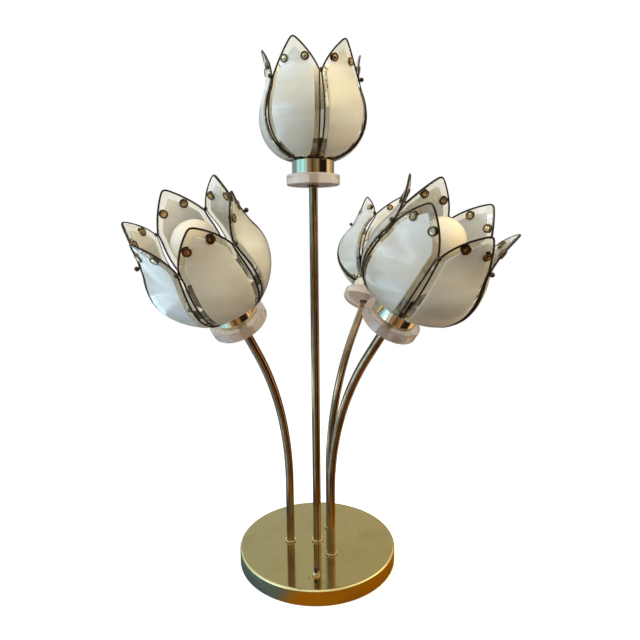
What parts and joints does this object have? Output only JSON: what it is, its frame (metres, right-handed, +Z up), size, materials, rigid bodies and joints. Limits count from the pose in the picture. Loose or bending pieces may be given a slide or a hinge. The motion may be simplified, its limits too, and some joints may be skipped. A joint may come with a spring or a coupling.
{
  "type": "table lamp",
  "caption": "Table lamp with lotus flower shades of bent opal glass petals on curved brass stems and a round weighted base.",
  "frame": {"origin": "centre of the base, on the surface it stands on", "axes": "+Z up along the straight middle stem, -Y towards the side with the push switch, +X to the right seen from that side"},
  "size_m": [0.3976, 0.4519, 0.6696],
  "materials": {
    "brass": "polished",
    "dark_wire": "antiqued, satin",
    "bronze": "antiqued, satin",
    "opal_glass": "opal with a clear bevelled border",
    "acrylic": "clear, polished",
    "bulb_glass": "opal, warm white",
    "socket_card": "matte",
    "zinc": "zinc plated",
    "phenolic": "moulded, satin",
    "button": "gloss",
    "iron": "as cast",
    "felt": "felt",
    "lead": "insulated wire"
  },
  "bodies": {
    "lamp": {"base_cover": "brass", "base_weight": "iron", "base_pad": "felt", "stem_seat_rings": "brass", "stem_lock_nuts": "zinc", "weight_nut": "zinc", "cord_gland": "phenolic", "switch_body": "phenolic", "switch_ring_nut": "brass", "stem_middle": "brass", "stem_left": "brass", "stem_right": "brass", "stem_back": "brass", "stem_ferrules": "brass", "socket_nipples": "zinc", "socket_nuts": "zinc", "lamp_leads": "lead", "wire_nuts": "phenolic", "acrylic_disc_middle": "acrylic", "acrylic_disc_left": "acrylic", "acrylic_disc_right": "acrylic", "acrylic_disc_back": "acrylic", "cup_middle": "brass", "cup_left": "brass", "cup_right": "brass", "cup_back": "brass", "petal_straps_middle": "brass", "petal_straps_left": "brass", "petal_straps_right": "brass", "petal_straps_back": "brass", "petals_middle": "opal_glass", "petals_left": "opal_glass", "petals_right": "opal_glass", "petals_back": "opal_glass", "wire_frames_middle": "dark_wire", "wire_frames_left": "dark_wire", "wire_frames_right": "dark_wire", "wire_frames_back": "dark_wire", "petal_clips": "bronze", "join_balls": "bronze", "socket_middle": "socket_card", "socket_left": "socket_card", "socket_right": "socket_card", "socket_back": "socket_card"},
    "switch_button": {"switch_button": "button"},
    "bulb_middle": {"bulb_cap_middle": "zinc", "bulb_globe_middle": "bulb_glass"},
    "bulb_left": {"bulb_cap_left": "zinc", "bulb_globe_left": "bulb_glass"},
    "bulb_right": {"bulb_cap_right": "zinc", "bulb_globe_right": "bulb_glass"},
    "bulb_back": {"bulb_cap_back": "zinc", "bulb_globe_back": "bulb_glass"}
  },
  "joints": [
    {"name": "switch_press", "type": "slide", "parent": "lamp", "child": "switch_button", "axis": [0, 0, -1], "range_m": [0, 0.003], "stiffness_N_per_m": 400, "springref_m": -0.001},
    {"name": "bulb_turn_middle", "type": "hinge", "parent": "lamp", "child": "bulb_middle", "pos_m": [0, 0, 0.5798], "axis": [0, 0, 1], "range_deg": [0, 360]},
    {"name": "bulb_turn_left", "type": "hinge", "parent": "lamp", "child": "bulb_left", "pos_m": [-0.10889, -0.11293, 0.40344], "axis": [-0.3111, -0.492, 0.8131], "range_deg": [0, 360]},
    {"name": "bulb_turn_right", "type": "hinge", "parent": "lamp", "child": "bulb_right", "pos_m": [0.11156, -0.12859, 0.40344], "axis": [0.4044, -0.4187, 0.8131], "range_deg": [0, 360]},
    {"name": "bulb_turn_back", "type": "hinge", "parent": "lamp", "child": "bulb_back", "pos_m": [0.10101, 0.13776, 0.40344], "axis": [0.3584, 0.4587, 0.8131], "range_deg": [0, 360]}
  ]
}
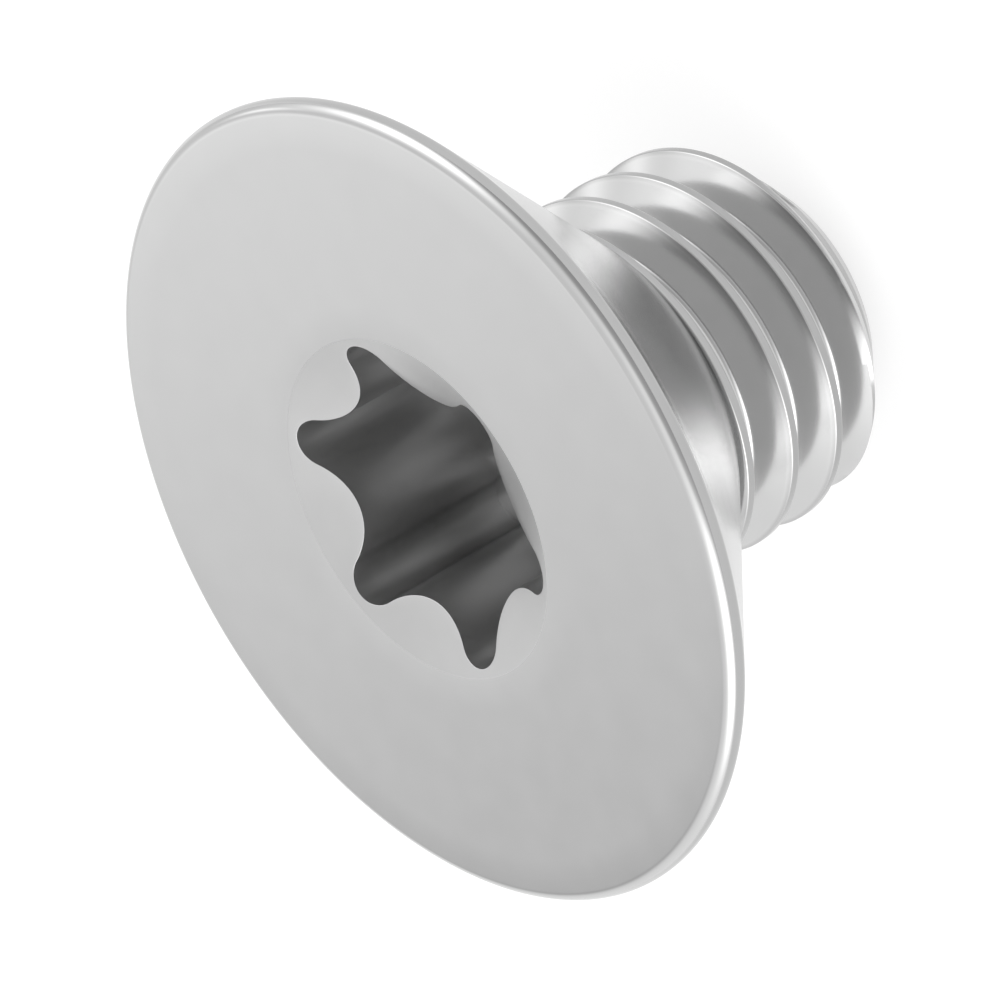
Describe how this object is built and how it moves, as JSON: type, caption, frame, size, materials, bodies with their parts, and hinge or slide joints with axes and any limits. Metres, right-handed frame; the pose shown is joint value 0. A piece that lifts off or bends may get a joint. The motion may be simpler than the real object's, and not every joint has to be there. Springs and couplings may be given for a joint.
{
  "type": "countersunk socket screw",
  "caption": "Fully threaded countersunk screw with a wide flat head, a six-lobe socket and a chamfered thread end.",
  "frame": {"origin": "middle of the flat end of the thread, on the axis of the screw", "axes": "+Z along the axis of the screw, from the end of the thread to the face of the head; a flute of the socket points to +X and a lobe to +Y"},
  "size_m": [0.0172, 0.0172, 0.01],
  "materials": {
    "steel": "bright satin, as turned and rolled, with sharp highlights on the rim and the thread"
  },
  "bodies": {
    "root": {"screw": "steel"}
  },
  "joints": []
}
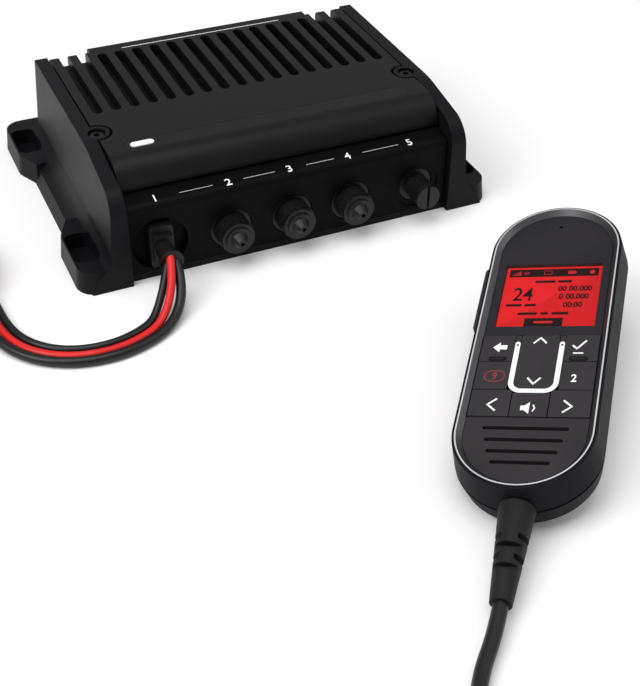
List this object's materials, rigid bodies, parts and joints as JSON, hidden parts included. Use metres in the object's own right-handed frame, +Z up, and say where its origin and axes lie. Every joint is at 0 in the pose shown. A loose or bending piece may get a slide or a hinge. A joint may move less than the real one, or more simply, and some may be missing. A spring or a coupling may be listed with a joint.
{
  "type": "vhf marine radio",
  "caption": "Black-box marine VHF transceiver with finned top, sealed front connectors and a corded handset with display, keys and loudspeaker.",
  "frame": {"origin": "centre of the box's four mounting holes, on the plane that the box stands on", "axes": "+X to the box's right seen from the connector face, +Y towards its back, +Z up out of the finned top"},
  "size_m": [0.372, 0.5568, 0.0619],
  "materials": {
    "powder_black": "fine matte powder coat",
    "black_steel": "satin black",
    "inlay_black": "printed film",
    "light_guide": "frosted",
    "circuit_board": "solder mask",
    "plated_steel": "zinc plated",
    "module_shell": "bare",
    "tin_plate": "tin plated",
    "black_nylon": "moulded, fine grain",
    "nickel_brass": "nickel plated",
    "handset_plastic": "fine spark texture",
    "black_rubber": "moulded",
    "bevelled_metal": "dark anodised with a bright edge",
    "face_plastic": "satin",
    "clear_pane": "clear, hard coated",
    "lcd_red": "backlit display",
    "speaker_black": "plain",
    "cord_jacket": "smooth polyurethane jacket",
    "key_rubber": "satin with printed legends",
    "distress_red": "satin",
    "lead_jacket_black": "PVC jacket",
    "lead_jacket_red": "PVC jacket",
    "cap_rubber": "moulded"
  },
  "bodies": {
    "base": {"chassis": "powder_black", "heatsink_cover": "powder_black", "front_panel": "powder_black", "rear_panel": "powder_black", "cover_screws": "black_steel", "label_strip": "inlay_black", "status_light": "light_guide", "main_board": "circuit_board", "board_screws": "plated_steel", "power_module": "module_shell", "shield_cans": "tin_plate", "power_socket": "black_nylon", "accessory_sockets": "black_nylon", "data_socket": "black_nylon", "antenna_socket": "nickel_brass", "gps_socket": "nickel_brass"},
    "handset": {"handset_front_shell": "handset_plastic", "handset_rear_shell": "handset_plastic", "handset_seal": "black_rubber", "trim_ring": "bevelled_metal", "display_panel": "face_plastic", "display_window": "clear_pane", "lcd_module": "lcd_red", "grille_panel": "face_plastic", "key_light": "light_guide", "handset_board": "circuit_board", "speaker": "speaker_black", "microphone": "plated_steel", "talk_switch": "black_nylon", "hanger_stud": "plated_steel", "handset_screws": "plated_steel", "cord_boot": "black_rubber", "handset_cord": "cord_jacket", "cord_coil": "cord_jacket", "cord_plug": "black_nylon"},
    "rocker": {"rocker_key": "key_rubber"},
    "talk": {"talk_key": "key_rubber"},
    "flap": {"distress_flap": "distress_red"},
    "distress": {"distress_button": "distress_red"},
    "power_plug": {"power_plug": "black_nylon", "lead_black": "lead_jacket_black", "lead_red": "lead_jacket_red", "lead_drain": "lead_jacket_black", "lead_coil": "lead_jacket_black"},
    "data_seal": {"data_seal": "black_rubber"},
    "data_cap": {"data_cap": "black_nylon"},
    "key_back": {"key_back": "key_rubber"},
    "key_enter": {"key_enter": "key_rubber"},
    "key_watch": {"key_watch": "key_rubber"},
    "key_power_level": {"key_power_level": "key_rubber"},
    "key_left": {"key_left": "key_rubber"},
    "key_volume": {"key_volume": "key_rubber"},
    "key_right": {"key_right": "key_rubber"},
    "cap_1": {"cap_plug_1": "cap_rubber"},
    "ring_1": {"lock_ring_1": "black_nylon"},
    "cap_2": {"cap_plug_2": "cap_rubber"},
    "ring_2": {"lock_ring_2": "black_nylon"},
    "cap_3": {"cap_plug_3": "cap_rubber"},
    "ring_3": {"lock_ring_3": "black_nylon"}
  },
  "joints": [
    {"name": "handset_lift", "type": "slide", "parent": "base", "child": "handset", "axis": [0, 0, 1], "range_m": [0, 0.15]},
    {"name": "key_back_press", "type": "slide", "parent": "handset", "child": "key_back", "axis": [0.284, -0.0303, -0.9583], "range_m": [0, 0.0008], "stiffness_N_per_m": 400, "springref_m": -0.0005},
    {"name": "key_enter_press", "type": "slide", "parent": "handset", "child": "key_enter", "axis": [0.284, -0.0303, -0.9583], "range_m": [0, 0.0008], "stiffness_N_per_m": 400, "springref_m": -0.0005},
    {"name": "key_watch_press", "type": "slide", "parent": "handset", "child": "key_watch", "axis": [0.284, -0.0303, -0.9583], "range_m": [0, 0.0008], "stiffness_N_per_m": 400, "springref_m": -0.0005},
    {"name": "key_power_level_press", "type": "slide", "parent": "handset", "child": "key_power_level", "axis": [0.284, -0.0303, -0.9583], "range_m": [0, 0.0008], "stiffness_N_per_m": 400, "springref_m": -0.0005},
    {"name": "key_left_press", "type": "slide", "parent": "handset", "child": "key_left", "axis": [0.284, -0.0303, -0.9583], "range_m": [0, 0.0008], "stiffness_N_per_m": 400, "springref_m": -0.0005},
    {"name": "key_volume_press", "type": "slide", "parent": "handset", "child": "key_volume", "axis": [0.284, -0.0303, -0.9583], "range_m": [0, 0.0008], "stiffness_N_per_m": 400, "springref_m": -0.0005},
    {"name": "key_right_press", "type": "slide", "parent": "handset", "child": "key_right", "axis": [0.284, -0.0303, -0.9583], "range_m": [0, 0.0008], "stiffness_N_per_m": 400, "springref_m": -0.0005},
    {"name": "rocker_tip", "type": "hinge", "parent": "handset", "child": "rocker", "pos_m": [0.04147, -0.25814, 0.03445], "axis": [0.7391, -0.6298, 0.2389], "range_deg": [-3, 3], "stiffness_Nm_per_rad": 0.05},
    {"name": "talk_press", "type": "slide", "parent": "handset", "child": "talk", "axis": [0.7391, -0.6298, 0.2389], "range_m": [0, 0.0016], "stiffness_N_per_m": 500, "springref_m": -0.0005},
    {"name": "flap_open", "type": "hinge", "parent": "handset", "child": "flap", "pos_m": [0.01623, -0.24416, 0.02337], "axis": [0.6108, 0.7762, 0.1564], "range_deg": [0, 90], "stiffness_Nm_per_rad": 0.005, "springref_deg": -11.46},
    {"name": "distress_press", "type": "slide", "parent": "handset", "child": "distress", "axis": [0.764, -0.6296, 0.1409], "range_m": [0, 0.0008], "stiffness_N_per_m": 400, "springref_m": -0.0005},
    {"name": "power_plug_pull", "type": "slide", "parent": "base", "child": "power_plug", "axis": [0, -1, 0], "range_m": [0, 0.014]},
    {"name": "cap_1_pull", "type": "slide", "parent": "base", "child": "cap_1", "axis": [0, -1, 0], "range_m": [0, 0.016]},
    {"name": "ring_1_turn", "type": "hinge", "parent": "cap_1", "child": "ring_1", "pos_m": [-0.0359, -0.09, 0.0189], "axis": [0, -1, 0], "range_deg": [0, 40]},
    {"name": "cap_2_pull", "type": "slide", "parent": "base", "child": "cap_2", "axis": [0, -1, 0], "range_m": [0, 0.016]},
    {"name": "ring_2_turn", "type": "hinge", "parent": "cap_2", "child": "ring_2", "pos_m": [-0.0011, -0.09, 0.0189], "axis": [0, -1, 0], "range_deg": [0, 40]},
    {"name": "cap_3_pull", "type": "slide", "parent": "base", "child": "cap_3", "axis": [0, -1, 0], "range_m": [0, 0.016]},
    {"name": "ring_3_turn", "type": "hinge", "parent": "cap_3", "child": "ring_3", "pos_m": [0.0334, -0.09, 0.0189], "axis": [0, -1, 0], "range_deg": [0, 40]},
    {"name": "data_cap_travel", "type": "slide", "parent": "base", "child": "data_seal", "axis": [0, -1, 0], "range_m": [0, 0.0024]},
    {"name": "data_cap_turn", "type": "hinge", "parent": "data_seal", "child": "data_cap", "pos_m": [0.0736, -0.09, 0.0189], "axis": [0, -1, 0], "range_deg": [0, 865]}
  ],
  "couplings": [
    {"joint": "data_cap_turn", "follows": "data_cap_travel", "rad_per_m": 6283.2}
  ]
}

▶ **Directions for this task**
Read through the data and copy every line where "pose" shows up.

▶ **Task response**
What parts and joints does this object have? Output only JSON: what it is, its frame (metres, right-handed, +Z up), size, materials, rigid bodies and joints. Limits count from the pose in the picture. Loose or bending pieces may be given a slide or a hinge. The motion may be simplified, its limits too, and some joints may be skipped. A joint may come with a spring or a coupling.
Describe how this object is built and how it moves, as JSON: type, caption, frame, size, materials, bodies with their parts, and hinge or slide joints with axes and any limits. Metres, right-handed frame; the pose shown is joint value 0. A piece that lifts off or bends may get a joint. The motion may be simpler than the real object's, and not every joint has to be there. Springs and couplings may be given for a joint.
List this object's materials, rigid bodies, parts and joints as JSON, hidden parts included. Use metres in the object's own right-handed frame, +Z up, and say where its origin and axes lie. Every joint is at 0 in the pose shown. A loose or bending piece may get a slide or a hinge. A joint may move less than the real one, or more simply, and some may be missing. A spring or a coupling may be listed with a joint.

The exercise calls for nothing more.